Public-key encryption is opposed to symmetric key encryption where you have only one key to encrypt and decrypt data. Encryption algorithms of this type were known long before assymetric encryption emerged in post-WWII era. Caesar and Vigenere ciphers and Enigma cipher machine are probably most popular in this field, but they can’t be used for reliablle encryption nowadays. Anyway symmetric key encryption is still used till now. For example, AES is one of popular symmetric encryption algorithms. This scheme is also vulnerable to MITM, even more than public-key ciphers due to the methods the symmetric key has to be transmitted.

You might wonder why someone had to introduce public key cryptography if it still can’t protect you from MITM attacks. If you compromise the key of symmetric encryption algorithm, you can read and change messages between communication points without suspicion. Keeping it short, public-key encryption provides better key distribution (see https://en.wikipedia.org/wiki/Public-key_cryptography#Description).

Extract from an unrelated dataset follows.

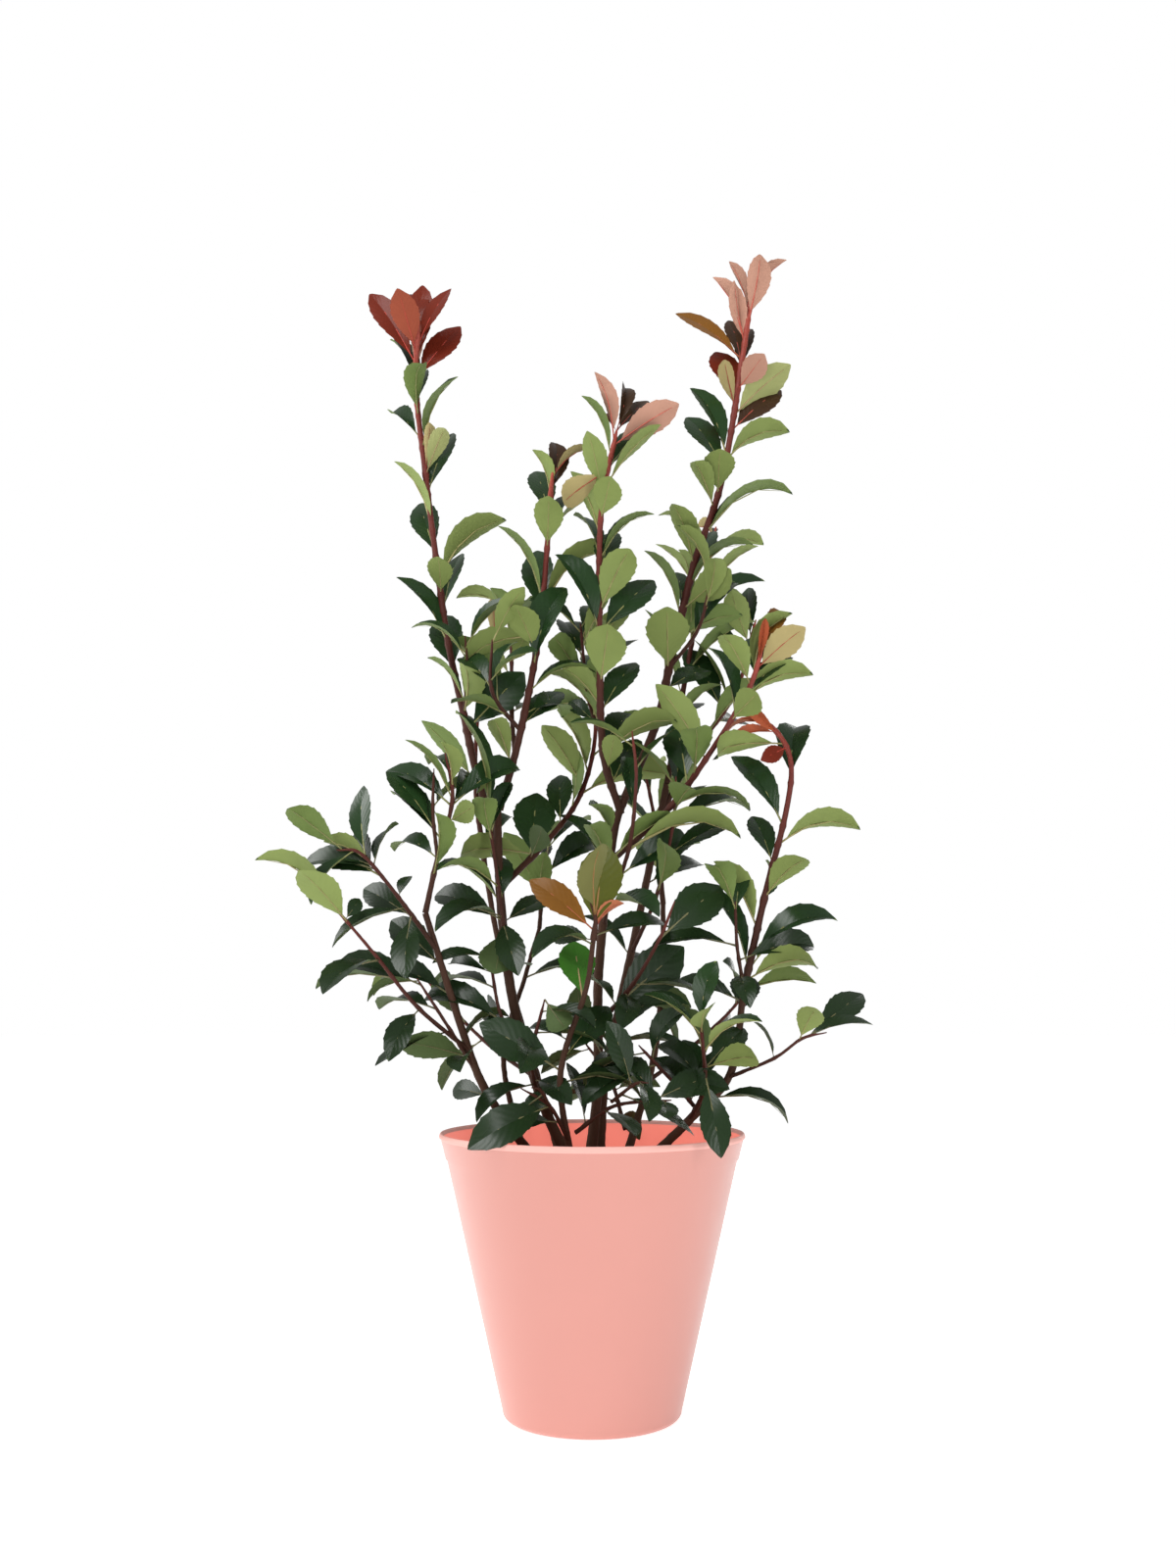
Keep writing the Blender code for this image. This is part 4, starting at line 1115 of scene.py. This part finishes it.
PIXEL_AT_AXIS = 0.001
GROWN_LENGTH = 0.088
YOUNG_LENGTH = 0.066
YOUNG_SPARE = 1.02
SMALL_LENGTH = 0.034
SMALL_SPARE = 1.25
SMALLEST = 0.030
SHORT_LENGTH = 0.050
SHORT_SPARE = 1.20
SHORTEST = 0.062
GREATEST_LEAN = 0.055
EDGE_ON = (60, 130)
EDGE_LEAN = 0.020
WIDTH_GAIN = 1.12
WIDTH_SHARE = (0.16, 0.56)
FOLD_SEEN = 0.75
eye = Vector((CAMERA_SIDE, -CAMERA_BACK, CAMERA_HEIGHT))


def pixel_of(point):
    """Where a point shows in the photograph's frame, as (column, row)."""
    x, y, z = point - eye
    deep = y * math.cos(CAMERA_PITCH) + z * math.sin(CAMERA_PITCH)
    up = z * math.cos(CAMERA_PITCH) - y * math.sin(CAMERA_PITCH)
    return PHOTO_WIDTH / 2 + FOCAL_PIXELS * x / deep, PHOTO_HEIGHT / 2 - FOCAL_PIXELS * up / deep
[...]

The next important concept is hashing. Hashing is applying hash algorithm onto its argument(digital file, number, text, etc.) to produce random-looking output value of limited length. For example, SHA-256 generates 256-bit value, MD5 makes 128-bit value. Some criteria of a proper hashing algorithm:

  • It makes impossible(very often when you encounter this word in cryptography context it means “infeasible to do”) for anyone to uncover the value of argument based only on hash result;
  • It must not be based on random input, i.e. it should produce expected(deterministic) output everytime you use the same input;
  • It shouldn’t make hash collision too easy to do;
  • Any change to message should significantly change output hash value: MD5 output for “SHA-256” is d03884c5866de30f7185fc25e69d9b9e, while “SHA-255” makes 5446bcd0d10495c03c8ea0d95edf25ee. Don’t get confused if you try it out with several tools and get different result because different character encodings and “hidden symbols” like ASCII newline are to blame.

The most important property of any hashing algorithm is you can’t easily derive the data given to the hash function from its output value. The result should always be unpredictable. This is how one-way functions work.

Now here’s a bit of math: there is domain A which contains any possible input for hash algorithm, and there is limited domain B. Hash function maps data between the first and second domains. As domain B is limited, there is always going to be hash collision because we map infinite amount of data onto finite set. In other words, if hash function were to map words “cat”, “apple”, “sky”, “bee”… to “aaa”, “aab”, “aac”, we would get “cat”->“aab” and “sky”->“aab” inevitably. This is actually what hash collision is. It is the task of the applied algorithm to make hash collisions infeasible to generate.

Finally, signing is the procedure which allows third party to verify whether the information received is authentic and was not changed during transmission. This cryptographic routine correlates to authenticity and data integrity test, whereas encryption provides only confidentiality on its own.

Let’s imagine you are a software vendor who is about to distribute software updates. If you want to keep bad people from changing your update packets to contain malicious code on their way to your clients, they have to make sure the software packets are really released by you, and they weren’t changed at transmission.

You could do it this way:

  1. Generate a key pair on your side and transmit your public key to client. Signing process always takes place in context of assymetric encryption.

  2. Take a hash of software update files, and encrypt the hash with your private key, i.e. this is the step when you sign it.

  3. Encrypt software update files with either your client’s public key, or a symmetric key you already shared with him, and send encrypted data to him.

  4. Now your client decrypts the signature(the encrypted hash of update files) with your public key you made at 1st step, decrypts software files with either his private key, or preshared symmetric key, and checks the hash of update files. Yes, the client decrypts signature data with your public key, in signing process roles for keys in a key pair are reversed relative to normal encryption process.

Your client can now take the hash of decrypted software files and compare it with the hash received as signature. If they are equal, everything’s ok, otherwise someone is intercepting data traffic between you both. By design, it is impossible for an eavesdropper to forge your signature because he only knows your public key, and he can’t derive your private key with only that.

Encryption process provides you and the side you are talking to with confidentiality. No one can see what data you send to each other. Hashing ensures integrity and authenticity, or uniqueness at least. You could take hash for your whole filesystem and make out a table consisting of file name and file’s hash as entries. If any file were altered, you could compare hashes and see any changes, thus making sure there was no integrity breach. Also you can be highly confident none of your files would contain the same hash values, because it should be too hard to make hash collision with a decent hashing algorithm.

These concepts also correlate with CIA triad - Confidentiality, Integrity, Authenticity. It is impicitly used as criteria at developing secure data storage and communication systems.